Her appearance at this year’s festival found her camped in her booth inside the Ernest N. Morial Convention Center in a new capacity, as she adds businessperson to her resume with the recent launch of her sunglass line, First Ave Eyewear.

“This is my first time here as an entrepreneur and business owner, and to see the participants here in my eyewear, excited to support my business, means the world to me,” Marcille said in parting.

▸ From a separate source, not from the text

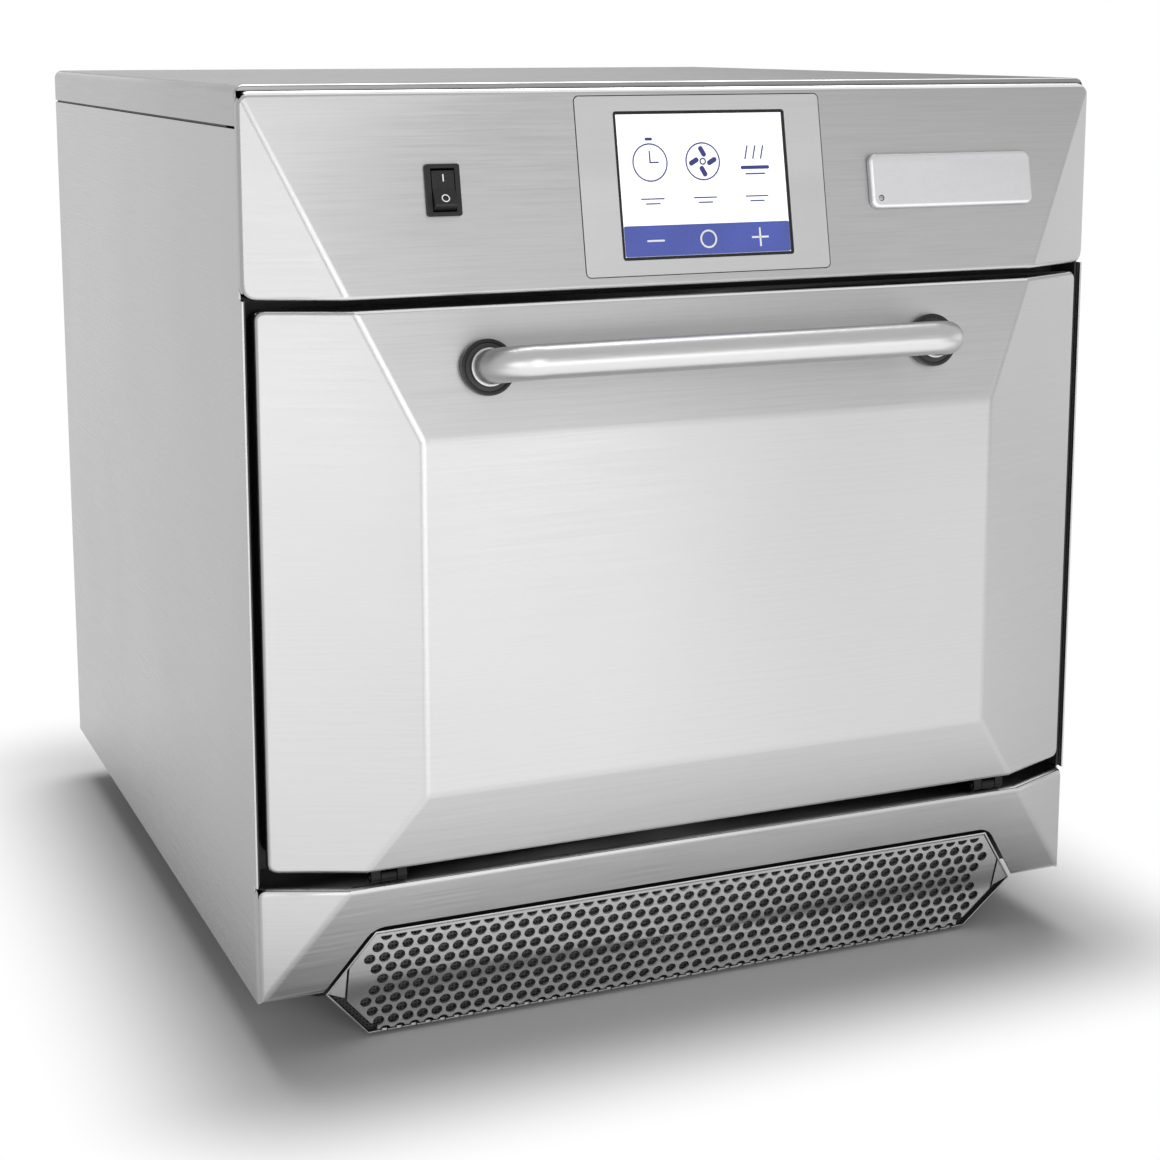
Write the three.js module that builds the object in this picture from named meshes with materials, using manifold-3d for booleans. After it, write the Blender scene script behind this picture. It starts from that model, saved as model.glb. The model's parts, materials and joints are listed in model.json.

Rebecca Brown, vice president of marketing at Palmer’s, expounded the interacting point further, stating, “Essence Festival 2017 was amazing for Palmer’s. We were able to reach thousands of consumers—physically! Collaborating with Essence on the Beauty & Style Expo was an incredible opportunity for us. It is crucial for the brand to make one-on-one connections with this enthusiastic audience. And to allow these influential women to get an in-depth look at our latest innovations in an interactive setting. Consumers were able to touch and experience our brand in a 360-degree environment. The love was palpable—women attending Essence Festival truly feel empowered and engaged. Speaking directly with these women…it’s hard to overstate how important this is. This was a big investment for Palmer’s, and we believe it will pay off tenfold.”

The main attraction of course was the three days of nonstop top-flight music. While icons, future greats and phenomes (Diana Ross, Mary J. Blige, Jill Scott, John Legend, Chance) dominated the marquee with their Main Stage performances at the Mercedes-Benz Superdome, the smaller superlounges painted a different picture. More intimate in setting, the super-lounge performances allow you to see the honesty in the love of a song by both the artist and the audience. One song, “Who Can I Run To?” affected two separated audiences the exact same way, serving as a thread between generations. To see and hear Shirley Jones take ownership of the song she and her sisters Brenda and Valorie, The Jones Girls, bought to the fore was a sight. The airtight band that managed to replicate and at times enhance the funk of the original groove heightened the vocals as well as the response. Two nights later, same song, same love. Truth be told, more love was extended. Not because the actual performance was better, but because the group turned out to be the talk of the weekend. The culprits were Kandi, Tameka, Latosha and Tamika, collectively known as Xscape. The ladies were scheduled to perform at the Essence Superlounge at roughly 9 p.m., and by 7:40, capacity was reached. The line, however, didn’t subside. To the contrary, it begun to swell. New Orleans Police Captain Ernest Demma, a veteran of 20 prior Essence Festivals, said this crowd was bigger than any he had ever seen outside of a superlounge.